Cancer 73(2): 354-361, 1994.
Gale KE, Andersen JW, Tormey DC, et al.
Tamoxifen and aminoglutethimide are two hormone therapies reported to be effective palliative approaches for patients with metastatic breast cancer. The current trial was designed to evaluate their relative therapeutic effectiveness.
Two hundred forty-nine postmenopausal women with advanced breast cancer were randomized in an Eastern Cooperative Oncology Group (ECOG) Phase III study to treatment with adrenalectomy, aminoglutethimide, or tamoxifen with crossover to alternate therapy if disease progressed. Adrenalectomy was dropped as a treatment after 2 years because of low patient accrual.

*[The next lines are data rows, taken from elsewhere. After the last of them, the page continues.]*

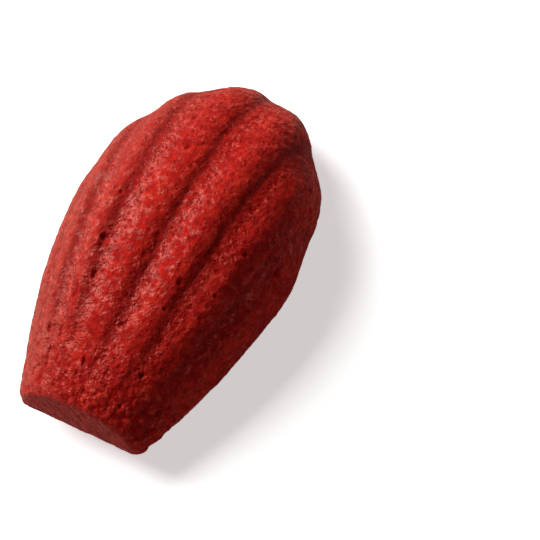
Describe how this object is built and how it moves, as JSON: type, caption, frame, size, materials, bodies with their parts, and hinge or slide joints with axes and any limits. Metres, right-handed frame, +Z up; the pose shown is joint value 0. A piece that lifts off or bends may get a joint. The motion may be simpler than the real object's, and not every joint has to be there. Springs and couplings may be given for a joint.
{
  "type": "madeleine cake",
  "caption": "Small shell-shaped sponge cake with a fan of rounded ribs, a square narrow nose, a scalloped wide end and a gently domed belly.",
  "frame": {"origin": "on the ground, under the middle of the cake's length and width", "axes": "+X along the ribs from the narrow square nose to the wide round end, +Z up out of the ribbed shell side"},
  "size_m": [0.0757, 0.0464, 0.0247],
  "materials": {
    "crumb": null
  },
  "bodies": {
    "root": {"madeleine": "crumb"}
  },
  "joints": []
}
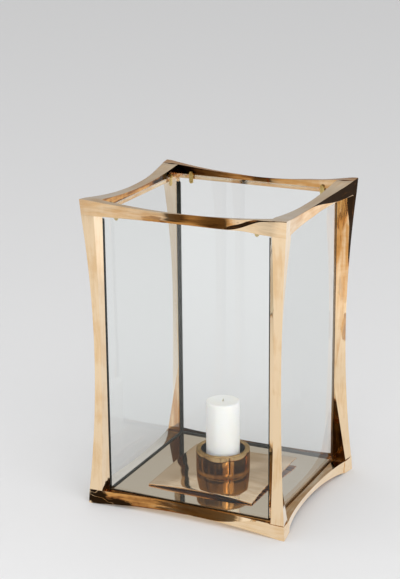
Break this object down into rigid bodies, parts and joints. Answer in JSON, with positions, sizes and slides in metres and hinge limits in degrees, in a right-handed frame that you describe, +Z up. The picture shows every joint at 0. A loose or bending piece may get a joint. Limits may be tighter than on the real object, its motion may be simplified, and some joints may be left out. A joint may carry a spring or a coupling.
{
  "type": "hurricane candle lantern",
  "caption": "Box-shaped hurricane lantern: glass panes in a polished bronze frame with drawn-in edges, open at the top, with a pillar candle in a cup on a loose tray.",
  "frame": {"origin": "on the ground plane under the middle of the lantern", "axes": "X along the front, Y from front to back, Z up"},
  "size_m": [0.433, 0.38, 0.64],
  "materials": {
    "bronze": "polished, rose bronze",
    "floor_bronze": "mirror polished, pale bronze",
    "brass": "satin",
    "steel": "zinc plated",
    "clear_glass": "clear, flat",
    "rubber": "matt black",
    "wax": "white candle wax, soft sheen",
    "cotton": "braided cotton, waxed"
  },
  "bodies": {
    "frame": {"post_front_left": "bronze", "post_front_right": "bronze", "post_back_left": "bronze", "post_back_right": "bronze", "top_rail_front": "bronze", "top_rail_back": "bronze", "top_rail_left": "bronze", "top_rail_right": "bronze", "bottom_rail_front": "bronze", "bottom_rail_back": "bronze", "bottom_rail_left": "bronze", "bottom_rail_right": "bronze", "corner_studs": "steel", "rail_dowels": "steel", "base_plate": "floor_bronze", "base_screws": "brass", "pane_front": "clear_glass", "pane_back": "clear_glass", "pane_left": "clear_glass", "pane_right": "clear_glass", "glazing_bead_front": "rubber", "glazing_bead_back": "rubber", "glazing_bead_left": "rubber", "glazing_bead_right": "rubber", "corner_seal_front_left": "rubber", "corner_seal_front_right": "rubber", "corner_seal_back_left": "rubber", "corner_seal_back_right": "rubber", "clip_screws": "brass"},
    "tray": {"star_tray": "bronze", "candle_cup": "bronze"},
    "pillar_candle": {"candle": "wax", "wick": "cotton"},
    "turn_clip_front_left": {"clip_front_left": "brass"},
    "turn_clip_front_right": {"clip_front_right": "brass"},
    "turn_clip_back_left": {"clip_back_left": "brass"},
    "turn_clip_back_right": {"clip_back_right": "brass"},
    "turn_clip_left_front": {"clip_left_front": "brass"},
    "turn_clip_left_back": {"clip_left_back": "brass"},
    "turn_clip_right_front": {"clip_right_front": "brass"},
    "turn_clip_right_back": {"clip_right_back": "brass"}
  },
  "joints": [
    {"name": "tray_lift", "type": "slide", "parent": "frame", "child": "tray", "axis": [0, 0, 1], "range_m": [0, 0.62]},
    {"name": "candle_lift", "type": "slide", "parent": "tray", "child": "pillar_candle", "axis": [0, 0, 1], "range_m": [0, 0.62]},
    {"name": "turn_front_left", "type": "hinge", "parent": "frame", "child": "turn_clip_front_left", "pos_m": [-0.148, -0.1665, 0.62], "axis": [0, 1, 0], "range_deg": [-90, 90]},
    {"name": "turn_front_right", "type": "hinge", "parent": "frame", "child": "turn_clip_front_right", "pos_m": [0.148, -0.1665, 0.62], "axis": [0, 1, 0], "range_deg": [-90, 90]},
    {"name": "turn_back_left", "type": "hinge", "parent": "frame", "child": "turn_clip_back_left", "pos_m": [-0.148, 0.1665, 0.62], "axis": [0, -1, 0], "range_deg": [-90, 90]},
    {"name": "turn_back_right", "type": "hinge", "parent": "frame", "child": "turn_clip_back_right", "pos_m": [0.148, 0.1665, 0.62], "axis": [0, -1, 0], "range_deg": [-90, 90]},
    {"name": "turn_left_front", "type": "hinge", "parent": "frame", "child": "turn_clip_left_front", "pos_m": [-0.178, -0.13, 0.62], "axis": [1, 0, 0], "range_deg": [-90, 90]},
    {"name": "turn_left_back", "type": "hinge", "parent": "frame", "child": "turn_clip_left_back", "pos_m": [-0.178, 0.13, 0.62], "axis": [1, 0, 0], "range_deg": [-90, 90]},
    {"name": "turn_right_front", "type": "hinge", "parent": "frame", "child": "turn_clip_right_front", "pos_m": [0.178, -0.13, 0.62], "axis": [-1, 0, 0], "range_deg": [-90, 90]},
    {"name": "turn_right_back", "type": "hinge", "parent": "frame", "child": "turn_clip_right_back", "pos_m": [0.178, 0.13, 0.62], "axis": [-1, 0, 0], "range_deg": [-90, 90]}
  ]
}
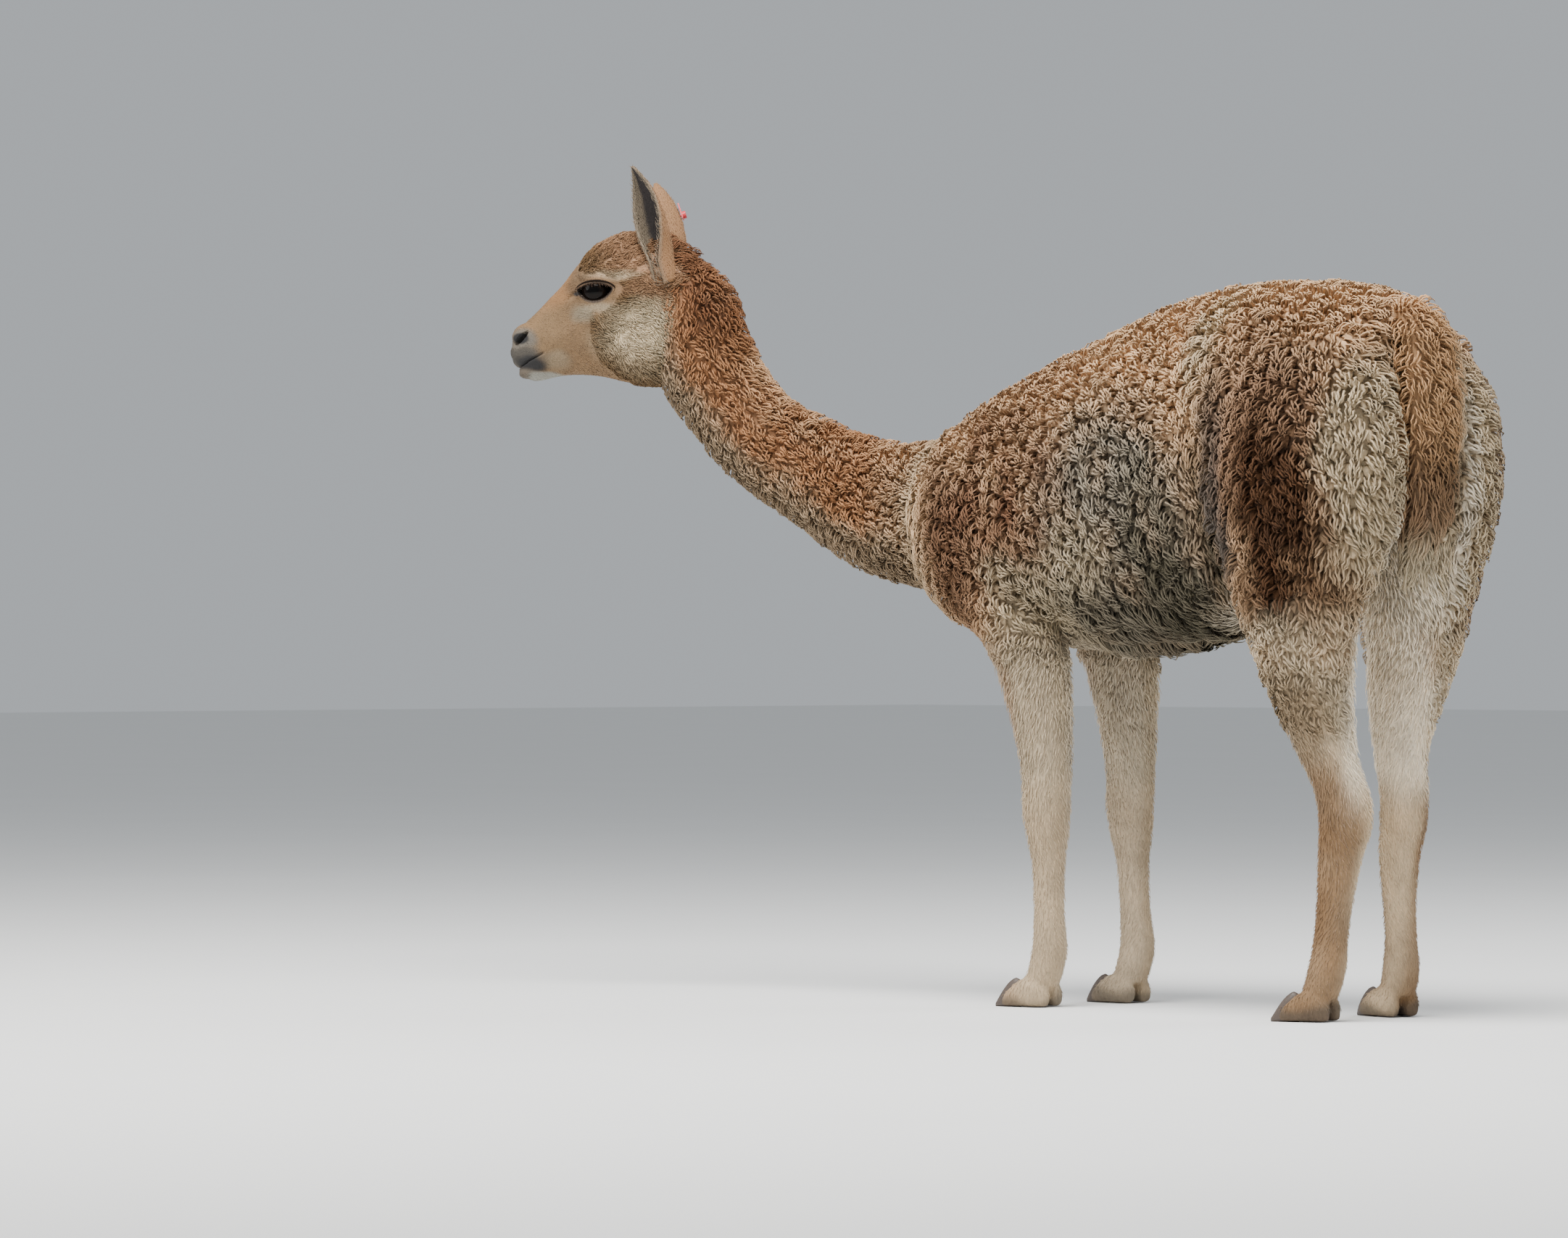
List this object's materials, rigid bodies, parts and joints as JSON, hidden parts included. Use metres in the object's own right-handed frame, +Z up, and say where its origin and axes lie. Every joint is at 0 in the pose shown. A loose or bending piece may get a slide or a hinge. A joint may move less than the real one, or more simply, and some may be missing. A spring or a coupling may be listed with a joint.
{
  "type": "vicuna",
  "caption": "Life-size standing vicuna with a curly fleece, long neck carried low, head turned to the left and a blank tag in the right ear.",
  "frame": {"origin": "on the floor under the centre of the model's bounding box", "axes": "+X points to the tail and -X where the body faces; +Y is the animal's right and -Y its left; +Z up"},
  "size_m": [1.4303, 0.4547, 1.1001],
  "materials": {
    "wool": "matted curly fleece, cinnamon to dirty white, matte",
    "short_coat": "short cream to tan coat, matte",
    "eye_gloss": "nearly black, wet gloss",
    "horn": "dark horn, satin",
    "red_plastic": "red moulded plastic, blank"
  },
  "bodies": {
    "root": {"barrel": "wool", "chest": "wool", "ear_left": "short_coat", "ear_right": "short_coat", "ear_tag": "red_plastic", "eye_left": "eye_gloss", "eye_right": "eye_gloss", "foot_fore_left": "short_coat", "foot_fore_right": "short_coat", "foot_hind_left": "short_coat", "foot_hind_right": "short_coat", "forearm_left": "short_coat", "forearm_right": "short_coat", "gaskin_left": "wool", "gaskin_right": "wool", "head": "short_coat", "hock_left": "short_coat", "hock_right": "short_coat", "knee_left": "short_coat", "knee_right": "short_coat", "nail_fore_left_inner": "horn", "nail_fore_left_outer": "horn", "nail_fore_right_inner": "horn", "nail_fore_right_outer": "horn", "nail_hind_left_inner": "horn", "nail_hind_left_outer": "horn", "nail_hind_right_inner": "horn", "nail_hind_right_outer": "horn", "neck_lower": "wool", "neck_middle": "wool", "neck_upper": "wool", "rump": "wool", "tail": "wool", "thigh_left": "wool", "thigh_right": "wool"}
  },
  "joints": []
}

There were 216 evaluable patients entered in the study with 108 initially randomized to aminoglutethimide and 108 to receive tamoxifen therapy. The overall response rate for aminoglutethimide was 45%, and for tamoxifen it was 27%. One institution had a response rate of 60% with aminoglutethimide and only 4% with tamoxifen, whereas all of the other institutions combined had a response rate of 41% with aminoglutethimide and 34% with tamoxifen. Eighty-seven evaluable patients crossed over to the other drug (44 to aminoglutethimide and 43 to tamoxifen). There was a 36% response rate to aminoglutethimide and 19% to tamoxifen, with stable disease in 36% of both groups. The overall survival rates were identical. Toxicity was greater with aminoglutethimide (dermatitis) but was not life-threatening. Glucocorticoid support with either dexamethasone or hydrocortisone was acceptable.
Both aminoglutethimide and tamoxifen produced responses in postmenopausal patients with breast cancer, and a significant number of crossover responses were observed. Of interest in this randomized study was the observation that one institution had a markedly different response rate on induction, reinforcing the need for multi-institution trials in Phase III studies.